What's most important about this to me is that the students' writing had real consequences. Either people were informed or persuaded, or they weren't. If the writer's grammar or spelling or handwriting interfered with the purpose, she found out; if the writing didn't convey the message she intended, she found that out too, not because an evaluator gave her a "C-," but because her peers ignored or genuinely misunderstood her work. And rather than dwelling on the failure, she went on to try again, almost immediately. In such a situation students write four or five times as much as in the traditional essay-centered class. Most important, perhaps, once they've done this a couple of times, it becomes clear to the students that it's a process in which writing is a genuinely valuable -- even irreplaceable -- tool. It's not merely a means of demonstrating for purposes of evaluation that you know or can do something.

1977: You said at the beginning that you thought your job as an arbiter of acceptable prose, a designated audience for your students' writing, wasn't as important as I think. Okay, but how about your responsibility as a teacher of important and true information and genuinely valuable and excellent texts? What happens if you leave the selection of texts and gathering and evaluation of information up to your students? Won't they (at least sometimes) come up with erroneous information and choose trivial and silly texts? It seems to me that one of the reasons I became (and have remained) an English teacher is that I believe that there are texts and writers which are unequivocally important and valuable, and I have some responsibility to keep knowledge of those texts and those permanent truths alive. Don't you feel you have a responsibility to guide the process of selection of texts, to exert some control over the presentation of "facts?" Suppose you taught a chemistry class this way and a student came in with a report based on the phlogiston theory of combustion, or (to come a little closer) a developmental linguistics class and one of your students got the idea that Skinner's view of verbal behavior explained language development?

1987: That's the hardest question. Not hard to have an answer to -- I think I have one -- but hard to state the answer to in terms that don't sound irresponsible or trivial or dismissive. It's an important question, and one that gets asked pretty regularly, and one that needs to be taken very seriously.

It seems to me there are three ways to answer it, or maybe three parts to the answer. One is that the possibility, and the consequences, of students having "wrong information" are highly overrated. Insofar as the structure of the learning situation keeps them in touch with the texts of the discipline they're studying, and with each other, in my experience it's very rare for students to come up with drastically wrong facts or to make wildly bizarre choices about texts or issues.

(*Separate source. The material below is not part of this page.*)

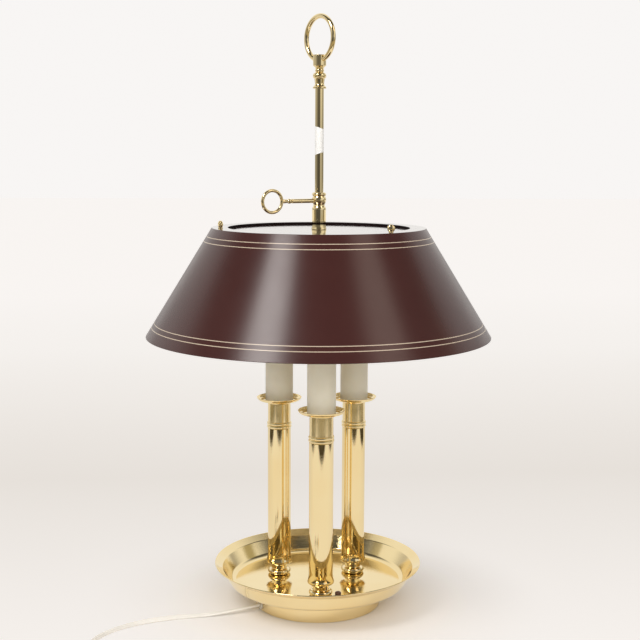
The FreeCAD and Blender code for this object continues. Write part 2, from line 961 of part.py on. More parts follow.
def switch_knob():
    """Domed knob with grooves cut down its side, on a shaft in the bush."""
    low = switch_top_z + seat_gap
    side_top = low + knob_height - knob_dome_height
    r = knob_radius
    ball = (r * r + knob_dome_height ** 2) / (2 * knob_dome_height)
    dome_start = math.degrees(math.asin((ball - knob_dome_height) / ball))
    dome_mid = arc_mid(0, low + knob_height - ball, ball, (dome_start + 90) / 2)
    body = turned(
        [
            (0, switch_well_z + seat_gap),
            (switch_shaft_radius, switch_well_z + seat_gap),
            (switch_shaft_radius, low),
            (r, low),
            (r, side_top),
            dome_mid + (0, low + knob_height),
        ]
    )
    groove = drum(knob_groove_radius, low - seat_gap, side_top - knob_groove_radius)
    places = [across(360.0 * k / knob_groove_count, r) for k in range(knob_groove_count)]
    return moved(drilled(body, groove, places), switch_place)


def wire_connectors():
    """Two wire connectors that lie on the weight."""
    cone = Part.makeCone(connector_radius, connector_tip_radius, connector_length)
    made = []
    for k in range(connector_count):
        x = (k - (connector_count - 1) / 2) * connector_spacing
        lie_z = weight_top_z + connector_radius + connector_lift
        made.append(laid(cone, 90, Vector(x, connector_middle_y - connector_length / 2, lie_z)))
    return Part.makeCompound(made)


def coil_point(turn):
    """The cord's middle line in the coil, after this many turns."""
    climb_start = coil_turns_in
    climb_end = coil_turns_in + coil_climb_turns
    inner = coil_outer_radius - coil_pitch * coil_turns_in
    if turn <= climb_start:
        radius = coil_outer_radius - coil_pitch * turn
        z = cord_lie_z
    elif turn <= climb_end:
        share = (turn - climb_start) / coil_climb_turns
        radius = inner + coil_pitch * coil_climb_turns * (share * share - share)
        z = cord_lie_z + coil_layer_rise * share * share * (3 - 2 * share)
    else:
        radius = inner + coil_pitch * (turn - climb_end)
        z = cord_lie_z + coil_layer_rise
    place = across(coil_start_angle + 360 * turn, radius, z)
    return place + Vector(coil_middle_x, coil_middle_y, 0)


def coil_heading(turn):
    """The cord's direction in the coil, after this many turns."""
    small = 0.0005
    return (coil_point(turn + small) - coil_point(turn - small)).normalize()


coil_start_heading = coil_heading(0)
coil_end_heading = coil_heading(coil_turns)
coil_face_in = coil_point(0) - coil_start_heading * cord_diameter
coil_face_out = coil_point(coil_turns) + coil_end_heading * cord_diameter


def biarc(start, start_heading, end, end_heading):
    """Two arcs that leave and arrive along the headings and meet smoothly."""
    span = end - start
    both = start_heading + end_heading
    a = 2 * (1 - start_heading.dot(end_heading))
    b = 2 * span.dot(both)
    c = -span.dot(span)
    reach = -c / b if abs(a) < 1e-9 else (-b + math.sqrt(b * b - 4 * a * c)) / (2 * a)
    first = start + start_heading * reach
    second = end - end_heading * reach
    meet = (first + second) / 2
    return [tangent_arc(start, start_heading, meet), tangent_arc(end, end_heading * -1, meet)]


def tangent_arc(start, heading, end):
    """The arc from start along heading to end."""
    chord = end - start
    across_chord = chord - heading * chord.dot(heading)
    if across_chord.Length < 1e-7:
        return Part.LineSegment(start, end).toShape()
    side = Vector(across_chord).normalize()
    radius = chord.dot(chord) / (2 * chord.dot(side))
    middle = start + side * radius
    halfway = (start + end) / 2 - middle
    mid = middle + halfway.normalize() * radius
    if (mid - start).dot(heading) < 0:
        mid = middle - halfway * radius
    return Part.Arc(start, mid, end).toShape()


def swept(edges, start, heading):
    """A round tube of the cord's diameter along the joined edges."""
    spine = Part.Wire(Part.__sortEdges__(edges))
    ring = Part.Wire(Part.makeCircle(cord_diameter / 2, start, heading))
    return spine.makePipeShell([ring], True, False)


def cord_coil():
    """The put-away length as one tube: two layers of loops with straight ends."""
    edges = [Part.LineSegment(coil_face_in, coil_point(0)).toShape()]
    steps = int(round(coil_turns * coil_steps_per_turn))
    turns = [coil_turns * k / steps for k in range(steps + 1)]
    for low, high in zip(turns, turns[1:]):
        edges += biarc(coil_point(low), coil_heading(low), coil_point(high), coil_heading(high))
    edges.append(Part.LineSegment(coil_point(coil_turns), coil_face_out).toShape())
    return swept(edges, coil_face_in, coil_start_heading)


def coil_gap():
    """The least gap of the coil's tube to itself, measured on points of its middle line."""
    count = 1400  # fine enough for a hundredth of a millimetre
    points = [coil_point(coil_turns * k / count) for k in range(count + 1)]
    skip = int(count / coil_turns / 3)
    least = 1e9
    for k in range(0, count + 1, 2):
        for m in range(k + skip, count + 1, 2):
            least = min(least, points[k].distanceToPoint(points[m]))
    return least - cord_diameter


cord_exit = across(cord_exit_angle, foot_radius + bushing_flange_thickness, cord_exit_z)

# From the bushing down to the table and round to the coil
cord_route = [
    cord_exit,
    Vector(-94.5, -40.1, 6.2),
    Vector(-126.0, -45.2, 3.6),
    Vector(-158.0, -48.8, cord_lie_z),
    Vector(-190.0, -58.5, cord_lie_z),
    Vector(-219.0, -75.0, cord_lie_z),
    Vector(-242.0, -99.0, cord_lie_z),
    Vector(-253.5, -129.0, cord_lie_z),
    coil_face_in - coil_start_heading * 29.0,
    coil_face_in,
]

# From the coil to the plug, which lies on its wide side
plug_corner = coil_face_out + coil_end_heading * plug_run_from_coil
plug_face = plug_corner + across(plug_angle, plug_run_to_face)
plug_face.z = plug_thickness / 2 + plug_lift
tail_route = [coil_face_out, plug_corner, plug_face]


def routed(points):
    """A tube along straight runs joined by tangent arcs. It prints its radii and its volume check."""
    edges = []
    radii = []
    here = points[0]
    length = 0.0
    for before, corner, after in zip(points, points[1:], points[2:]):
        come = (corner - before).normalize()
        go = (after - corner).normalize()
        half_turn = math.acos(max(-1.0, min(1.0, come.dot(go)))) / 2
        setback = 0.45 * min(before.distanceToPoint(corner), corner.distanceToPoint(after))
        radius = setback / math.tan(half_turn)
        arc_start = corner - come * setback
        arc_end = corner + go * setback
        toward = (go - come).normalize()
        mid = corner + toward * (radius / math.cos(half_turn) - radius)
        edges.append(Part.LineSegment(here, arc_start).toShape())
        edges.append(Part.Arc(arc_start, mid, arc_end).toShape())
        length += here.distanceToPoint(arc_start) + 2 * half_turn * radius
        radii.append(radius)
        here = arc_end
    edges.append(Part.LineSegment(here, points[-1]).toShape())
    length += here.distanceToPoint(points[-1])
    tube = swept(edges, points[0], (points[1] - points[0]).normalize())
    section = math.pi * cord_diameter ** 2 / 4
    print("tube length", round(length, 1), "radii", [round(r, 1) for r in radii])
    print("tube volume over section times length", round(tube.Volume / (section * length), 5))
    return tube


def cord_run():
    return routed(cord_route)


def cord_tail():
    return routed(tail_route)


def plug_body():
    """Moulded two-blade plug with a tapered sleeve, rear face at the sleeve's end."""
    front = plug_sleeve_length + plug_length
    block = Part.makeBox(
        plug_thickness, plug_width, plug_length, Vector(-plug_thickness / 2, -plug_width / 2, plug_sleeve_length)
    )
    block = block.makeFillet(plug_edge_round, block.Edges)
    sleeve_end = cord_diameter / 2 + plug_sleeve_end_wall
    sleeve_root = cord_diameter / 2 + plug_sleeve_root_wall
    sleeve = Part.makeCone(sleeve_end, sleeve_root, plug_sleeve_length + plug_edge_round)
    body = block.fuse(sleeve).removeSplitter()
    for side in (-1, 1):
        slot = Part.makeBox(
            blade_width + 2 * running_gap,
            blade_thickness + 2 * running_gap,
            blade_root,
            Vector(
                -blade_width / 2 - running_gap,
                side * blade_spacing / 2 - blade_thickness / 2 - running_gap,
                front - blade_root,
            ),
        )
        body = body.cut(slot)
    return laid(body, plug_angle, plug_face)


def plug_blades():
    """The plug's two flat blades, rounded at the tip."""
    front = plug_sleeve_length + plug_length
    made = []
    for side in (-1, 1):
        y = side * blade_spacing / 2 - blade_thickness / 2
        low = front - blade_root + face_gap
        blade = Part.makeBox(
            blade_width, blade_thickness, blade_root + blade_length, Vector(-blade_width / 2, y, low)
        )
        tip = [edge for edge in blade.Edges if is_tip_corner(edge, low + blade_root + blade_length)]
        blade = blade.makeFillet(blade_width * blade_tip_round, tip)
        made.append(laid(blade, plug_angle, plug_face))
    return Part.makeCompound(made)


def is_tip_corner(edge, tip_z):
    """True for the blade's short edges across its thickness at the tip."""
    box = edge.BoundBox
    return abs(box.ZMin - tip_z) < 0.01 and abs(box.ZMax - tip_z) < 0.01 and box.YLength > 0.5


def save(name, shape):
    """Writes one named piece."""
    if not shape.isValid():
        print("invalid shape:", name)
    shape.exportStep("parts/" + name + ".step")


os.makedirs("parts", exist_ok=True)

single_pieces = {
    "base_dish": base_dish,
    "base_foot": base_foot,
    "base_weight": base_weight,
    "felt_pad": felt_pad,
    "cord_bushing": cord_bushing,
    "column_nuts": column_nuts,
    "pole": pole,
    "pole_foot": pole_foot,
    "pole_nut": pole_nut,
    "finial": finial,
    "finial_ring": lift_ring,
    "shade_cone": shade_cone,
    "shade_flange": shade_flange,
    "shade_plate": shade_plate,
    "shade_screws": shade_screws,
    "shade_nuts": shade_nuts,
    "shade_collar": shade_collar,
    "collar_nut": collar_nut,
    "key_shank": key_shank,
    "key_ring": key_ring,
    "switch_can": switch_can,
    "switch_nut": switch_nut,
    "switch_knob": switch_knob,
    "wire_connectors": wire_connectors,
    "cord_run": cord_run,
    "cord_coil": cord_coil,
    "cord_tail": cord_tail,
    "plug_body": plug_body,
    "plug_blades": plug_blades,
}

column_pieces = {
    "column_foot": column_foot,
    "column_tube": column_tube,
    "column_neck": column_neck,
    "candle_cup": candle_cup,
    "candle_cover": candle_cover,
    "column_pipe": column_pipe,
    "socket_body": socket_body,
    "socket_shell": socket_shell,
    "bulb_cap": bulb_cap,
    "bulb_glass": bulb_glass,
}

for name, make in single_pieces.items():
    save(name, make())

for name, make in column_pieces.items():
    piece = make()
    for number, place in enumerate(column_places(), 1):
        save(name + "_" + str(number), moved(piece, place))

print("coil least gap to itself", round(coil_gap(), 2))
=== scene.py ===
import math

import bmesh
import bpy
from mathutils import Matrix, Vector


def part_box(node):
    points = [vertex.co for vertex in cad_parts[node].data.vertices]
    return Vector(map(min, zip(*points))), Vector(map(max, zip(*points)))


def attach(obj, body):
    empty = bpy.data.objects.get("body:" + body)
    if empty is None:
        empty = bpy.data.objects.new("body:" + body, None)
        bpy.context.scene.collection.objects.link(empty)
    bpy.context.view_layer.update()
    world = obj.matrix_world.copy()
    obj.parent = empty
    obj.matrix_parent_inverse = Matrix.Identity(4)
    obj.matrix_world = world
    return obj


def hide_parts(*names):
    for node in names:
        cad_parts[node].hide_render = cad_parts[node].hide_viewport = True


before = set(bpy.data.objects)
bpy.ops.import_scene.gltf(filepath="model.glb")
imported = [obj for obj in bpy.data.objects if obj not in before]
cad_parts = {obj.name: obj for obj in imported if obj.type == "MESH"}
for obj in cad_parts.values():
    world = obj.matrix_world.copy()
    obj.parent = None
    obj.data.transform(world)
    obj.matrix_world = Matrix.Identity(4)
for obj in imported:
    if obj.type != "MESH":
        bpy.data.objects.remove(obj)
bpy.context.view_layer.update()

# Bouillotte lamp. Outlines are in millimetres, Blender objects in metres.
# +Z is up, the front column stands at -Y, and the origin is the middle of the felt.


# Felt and weight.
# A green felt disc is glued under a cast iron weight that keeps the tall lamp upright.
# Both are hidden by the foot band and show only from below.
MM = 0.001


def feed(socket, value):
    """Links an output to the socket, or gives it a value."""
    if isinstance(value, bpy.types.NodeSocket):
        socket.id_data.links.new(value, socket)
    elif socket.type == "RGBA":
        socket.default_value = (*value, 1)
    else:
        socket.default_value = value


def node(tree, kind, feeds=(), **settings):
    """Adds a node. Feeds are pairs of an input and its value or source. Returns its outputs."""
    made = tree.nodes.new(kind)
    for key, value in settings.items():
        setattr(made, key, value)
    for socket, value in feeds:
        feed(made.inputs[socket], value)
    return made.outputs


def maths(operation, *values):
    """The result of one Math node, in the tree that the values come from."""
    tree = next(value.id_data for value in values if isinstance(value, bpy.types.NodeSocket))
    return node(tree, "ShaderNodeMath", enumerate(values), operation=operation)[0]


def rescaled(value, low, high, to_low=0, to_high=1, kind="LINEAR"):
    """The value's place between low and high, spread over another range."""
    feeds = [("Value", value), ("From Min", low), ("From Max", high)]
    feeds += [("To Min", to_low), ("To Max", to_high)]
    return node(value.id_data, "ShaderNodeMapRange", feeds, interpolation_type=kind)["Result"]


def soft_noise(place, scale, low=0, high=1, detail=3.0):
    """A noise spread from low to high."""
    feeds = [("Vector", place), ("Scale", scale), ("Detail", detail)]
    noise = node(place.id_data, "ShaderNodeTexNoise", feeds)
    return rescaled(noise[0], 0.3, 0.7, low, high)


def blended(factor, first, second, kind="MIX"):
    """A colour between two, by the factor."""
    feeds = [(0, factor), (6, first), (7, second)]
    return node(factor.id_data, "ShaderNodeMix", feeds, data_type="RGBA", blend_type=kind)[2]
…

When I send my freshman literature class out to look at poetry anthologies and bring back poems for the rest of the class to read it's surprising -- even disappointing -- how conventional their choices often are.

Further, it is very unlikely that students will persist in hanging onto wrong information: In the context I'm talking about it almost always happens that the process corrects error, just as efficiently as (and, admittedly, no more efficiently than) the process of collaborative investigation in communities of researchers and scholars continually refines and "corrects" error there. In my eighteenth century class a year ago, for instance, a group of students prepared a report on the wrong Samuel Butler, failing to notice that the man they were reading about lived in the nineteenth century. The process whereby they discovered that they had investigated the wrong man was far more effective in teaching them about literary scholarship and research -- and about the right Samuel Butler -- then any lecture or explanation from me could possibly have been.

There's another issue here. The question of picking trivial and bizarre texts is not so simple as I used . . as you think it is. Recent critical theory has not created a new orthodoxy to replace the Old New Criticism, but it has made perfectly clear what the central views of New Criticism were, and why they are no longer tenable. There are some ideas it's virtually impossible to embrace any longer -- however much we might want to hold on to them. One is that there is a clearly defined set of texts that constitute a canon of important or essential literature (Baldrick, 1983; Belsey, 1980; Eagleton, 1983); another is that those texts themselves can be expected to be the same from one situation or one reader to the next.

The research Doug Vipond and I have done over the past few years (Hunt & Vipond, 1985, 1986; Vipond & Hunt, 1984; Vipond, Hunt, & Wheeler, in press) has established this last point absolutely for me. I now believe that in the act of requiring a text for a class, I determine the situation in which it will be read, and thus assure that it will not be the same situation as the one in which I read it, or in which it was originally read. In other words, when I generate a list of works which I think constitute (for example) the essential texts for the eighteenth century, I can be certain of one thing: The students will not create the same meanings for those texts that I do. This is not only because of the dramatic differences between the students' knowledge and expectations and my own, but also because of the even more dramatic differences between the situation in which they read the texts and the situation in which I read them.

Finally (and perhaps the hardest part for me to accept): To suggest that the teacher has a responsibility to correct error and decide on all priorities entails at least two educationally-destructive ideas. One is that the teacher is very likely to be right; the second, that the locus of truth and authority in the classroom (whether she is right or wrong) is the teacher. If we accept the idea that knowledge, to be learned, must be constructed, discovered, created by the learner, we have to free the learner to take risks and make mistakes, to test hypotheses and have them collapse -- and to recognize when they've collapsed, to pick up the pieces and go on. I've argued elsewhere (Hunt, in press, 1987) that students learn better when evaluation by the teacher is not their central motive, when they are using language to get something done rather than to gain the approval of an authority.

1977: I suppose I really have no choice. I know, in the long run, I'll wind up accepting your arguments. I'm still not convinced -- but at least I suppose that eventually I won't be faced with this immense stack of student papers to mark.

1987: No. But I'm sorry to have to tell you that organizing situations in which students can use writing meaningfully to engage in collaborative inquiry is even more work than marking papers. The only comfort I can offer is that it makes more sense.